Kwasi Adu-Amankwah, general secretary of the ITUC-Africa, said the partnership has proven effective.

“With the CLC, it is the first time we have worked so closely with a partner who has used an advocacy approach toward government decision-making which could affect things for years to come,” he said.

“With so many Canadian embassies in Africa, that has provided us with many opportunities. The campaign has allowed us to highlight the importance of universal access, treatment and support. We need to link this approach to what happens in the workplace.”

Adu-Amankwah said that ITUC-Africa would work to set national goals for universal access that targeted specific employers, as well as beefing up its organizing, fundraising and research efforts.

Having the right tools for the job

ILO AIDS representative Eric Carlson, in a passionate presentation, urged delegates to support a new international labour standard on HIV/AIDS, passed at the ILO’s annual convention in Geneva last week. The first international human rights instrument to focus specifically on the issue in the world of work, the recommendation, said Carlson, will significantly raise the bar for employer compliance.

“It will provide a major contribution to making the dream of an AIDS-free generation a reality,” he said.

The new ILO standard is the first internationally sanctioned legal instrument aimed at strengthening the contribution of the workplace to universal access to HIV prevention, treatment, care and support. According to the ILO website, it contains provisions on “potentially life-saving prevention programmes and anti-discrimination measures at national and workplace levels” and “emphasizes the importance of employment and income-generating activities for workers and people living with HIV, particularly in terms of continuing treatment.”

Carlson said it strengthens the impact of the Code of Practice on HIV/AIDS in the workplace that was adopted in 2001, and will address gaps in implementation. Migrant workers are mentioned explicitly because of the discrimination they face, and there are targets for action affecting other segments of the population that may be vulnerable.

“The scope of application is astounding,” he said. “It covers all areas of employment activity, and applies to all workers, in all workplaces. Whatever region you’re from, whatever sector you represent, you will be covered by this agreement. This is a document we should be proud of.”

Carlson concluded that the next steps going forward from the recommendation are to take a sector by sector approach that solicits input from all employee groups, improves access for migrant workers, and involves trade unions in a workplace monitoring mechanism on HIV/AIDS policy.

“This is the tool,” he said of the new instrument. “Let’s make it work.”

Implementation always a challenge

Not everyone was convinced by the “iron-clad” strength of the new recommendation.

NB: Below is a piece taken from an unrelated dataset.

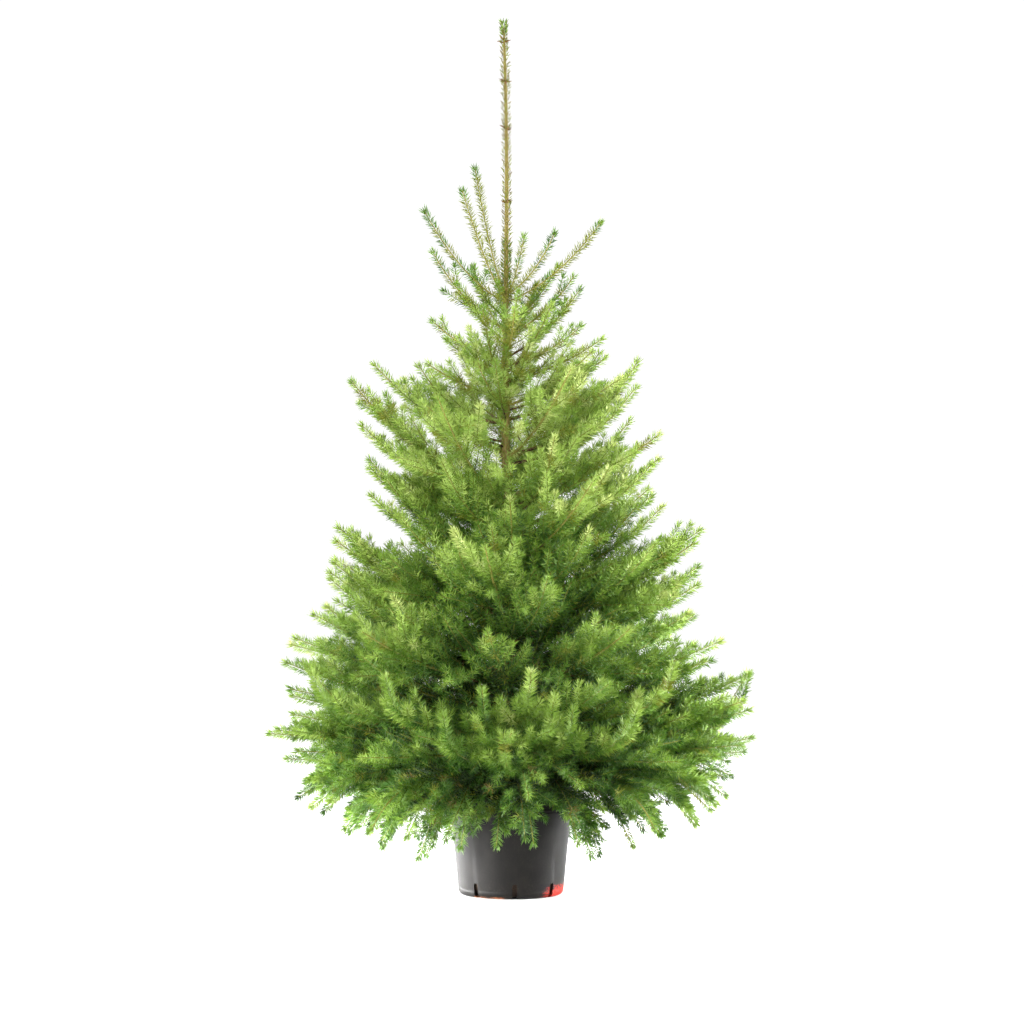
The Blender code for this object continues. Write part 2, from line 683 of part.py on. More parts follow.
def solid_pot(collection):
    inner_top = POT_TOP_RADIUS - POT_WALL
    inner_foot = foot_round(POT_WALL)
    outer = [
        (POT_RIM_RADIUS - RIM_BEVEL, POT_HEIGHT),
        (POT_RIM_RADIUS, POT_HEIGHT - RIM_BEVEL),
        (POT_RIM_RADIUS, POT_HEIGHT - RIM_DEPTH),
        (pot_radius(POT_HEIGHT - RIM_DEPTH), POT_HEIGHT - RIM_DEPTH),
        *foot_round(0.0),
        (0.0, 0.0),
    ]
    inside = [
        (0.0, POT_FLOOR),
        (inner_foot[-1][0], POT_FLOOR),
        (inner_foot[0][0], POT_FOOT_ROUND + POT_FLOOR),
        (inner_top, POT_HEIGHT - RIM_DEPTH),
        (inner_top, POT_HEIGHT),
        (POT_RIM_RADIUS - RIM_BEVEL, POT_HEIGHT),
    ]
    pot = turned("pot", outer + inside, collection, "pot")
    cutters = new_collection("pot_cutters")
    for i in range(SLOT_COUNT):
        slot_cutter(SLOT_TURN + math.tau * i / SLOT_COUNT, cutters)
    cut = pot.modifiers.new("slots", "BOOLEAN")
    cut.operation = "DIFFERENCE"
    cut.operand_type = "COLLECTION"
    cut.collection = cutters
    cut.solver = "EXACT"
    pot.data.set_sharp_from_angle(angle=SMOOTH_UP_TO)
    pot.data.shade_smooth()
    return pot


def solid_soil(collection):
    """The root ball's soil, from just above the pot's floor to a finger's breadth under the rim."""
    corner_top = POT_FOOT_ROUND + POT_FLOOR + GAP
    foot_radius = foot_round(POT_WALL)[0][0]
    slope = (POT_TOP_RADIUS - POT_WALL - foot_radius) / (POT_HEIGHT - RIM_DEPTH - corner_top)
    profile = [
        (0.0, SOIL_TOP),
        (foot_radius - 2 * GAP + slope * (SOIL_TOP - corner_top), SOIL_TOP),
        (foot_radius - 2 * GAP, corner_top),
        (foot_round(POT_WALL + 2 * GAP)[-1][0], POT_FLOOR + GAP),
        (0.0, POT_FLOOR + GAP),
    ]
    return turned("soil", profile, collection, "soil")


def main():
    clear_scene()
    tree = new_collection("potted_spruce")
    solid_pot(tree)
    solid_soil(tree)
    solid_trunk(tree)
    solid_leader_tuft(tree)
    boughs = plan_boughs()
    spaces = Spaces(boughs)
    for bough in boughs:
        if bough.kind.limb:
            solid_limb(bough, tree)
        solid_mass(bough, spaces, tree)


main()
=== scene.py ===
"""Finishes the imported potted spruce: bark, twigs, needles, the nursery pot and its soil, on a pale studio floor.

Metres, in the frame's own axes: +Z up, the pot's underside at 0, and the tree seen from the -Y side. Every
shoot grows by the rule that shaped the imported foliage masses, and keeps to the same spaces.
"""

import logging
import math
import random
from dataclasses import dataclass, field
from enum import Enum
from typing import Iterator, Sequence

import bmesh
import bpy
import numpy as np
from mathutils import Matrix, Vector, noise


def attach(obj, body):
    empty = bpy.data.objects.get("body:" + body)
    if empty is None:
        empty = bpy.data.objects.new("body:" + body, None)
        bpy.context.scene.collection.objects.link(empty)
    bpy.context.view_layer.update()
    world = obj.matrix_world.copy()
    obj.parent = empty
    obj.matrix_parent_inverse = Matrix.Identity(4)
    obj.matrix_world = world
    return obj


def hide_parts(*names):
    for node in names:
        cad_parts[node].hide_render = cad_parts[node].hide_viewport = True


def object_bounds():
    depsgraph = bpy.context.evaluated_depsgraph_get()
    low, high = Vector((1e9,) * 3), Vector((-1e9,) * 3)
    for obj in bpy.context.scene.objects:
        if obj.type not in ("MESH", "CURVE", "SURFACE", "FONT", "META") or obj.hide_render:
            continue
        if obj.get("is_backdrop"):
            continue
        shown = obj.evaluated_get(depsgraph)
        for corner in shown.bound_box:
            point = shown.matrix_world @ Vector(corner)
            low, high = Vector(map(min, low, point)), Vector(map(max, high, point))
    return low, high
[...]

Jaap Wienen, the ITUC’s deputy secretary-general, acknowledged that the international trade union movement is fortunate to have come away from Geneva with the new agreement, but he is uncertain how much teeth it will have.

“Unfortunately, I am not so optimistic as Eric that it will be as easy to implement it,” he said, noting that obstructive employers are always a major hurdle.

“I have no illusion that without the pressure of the union movement the employers will not act. We have a theoretical basis, but only practice leads to results.”

A delegate from Senegal agreed that implementation would be a problem. She said her organization represents a large number of informal workers, including vulnerable women and children, and that more training would be needed.

Moist argued that society must first end the various stigmas associated with AIDS, including homophobia.

“The best policies that we negotiate are meaningless if we can’t implement them,” he said. “And if we can’t end the stigma and discrimination, then we can’t implement these policies. We need leaders, we need champions, and we need people to come out and help end the stigma. Then we can implement.”

Moist pointed to someone in the room—former New Democrat Member of Parliament Svend Robinson, now working for the Global Fund against AIDS in Geneva—as an example of that leadership. As the first openly gay politician in Canada, said Moist, Robinson created space in the political arena for others to follow, leading to more understanding and less stigma.